We encourage you to keep the code coverage percentage at 80% and above. Please refer to the Digital Land Testing Guidance for more information.

Yes
No, and this is why: please replace this line with details on why tests
have not been included
I need help with writing tests

[optional] Are there any post deployment tasks we need to perform?

[optional] Are there any dependencies on other PRs or Work?

…anges

…s with check_field_is_within_range in CSV operations and tests

… and matching

… add dataset organization matching

…e validators

cleanup

eveleighoj · 2026-03-30T13:02:32Z

digital_land/expectations/operations/datatype_validators.py

+from shapely.geometry import GeometryCollection, MultiPolygon, Point, Polygon, shape
+
+
+def _is_valid_datetime_value(value):


I believe this looks like duplication of the code from elsewhere in the repository. I'm not sure we should be duplicating it.

so for this function thee should be a csv expectation which checks the date format of he input file. you can make it so that i accepts an argument which is the valid date formats that can be accepted int he date column itself duckdb can that cast to that format.

For the purposes of what you'er doing we should fix a specific format. The code below was developed to convert from any number of formats where as you should be checking that it directly matches a specific format as for it to be good data all data in the csv file should have the same format.

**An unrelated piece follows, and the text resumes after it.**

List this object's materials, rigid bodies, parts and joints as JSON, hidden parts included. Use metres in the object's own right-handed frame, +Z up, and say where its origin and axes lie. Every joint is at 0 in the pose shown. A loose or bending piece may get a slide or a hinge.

instead of commenting on each function below we should look at converting them to duckdb queries which check the properties are true. we should be as specific as possible.

eveleighoj · 2026-03-30T17:31:59Z

digital_land/expectations/operations/csv.py

+        field: the column name to validate
+        allowed_values: allowed values for the field
+    """
+    cleaned_allowed_values = [


this allows for a lot of cleaning of the values themselves. Is this needed? surely we want values to match almost exactly?

No. Its not. will take it out.

gibahjoe · 2026-04-01T08:48:35Z

digital_land/expectations/operations/csv.py

+        "pattern": _is_valid_pattern_value,
+        "multipolygon": _is_valid_multipolygon_value,
+        "point": _is_valid_point_value,
+    }


I wasn’t able to use DuckDB with these data types. I am not sure if custom functions does work here like in Postgres.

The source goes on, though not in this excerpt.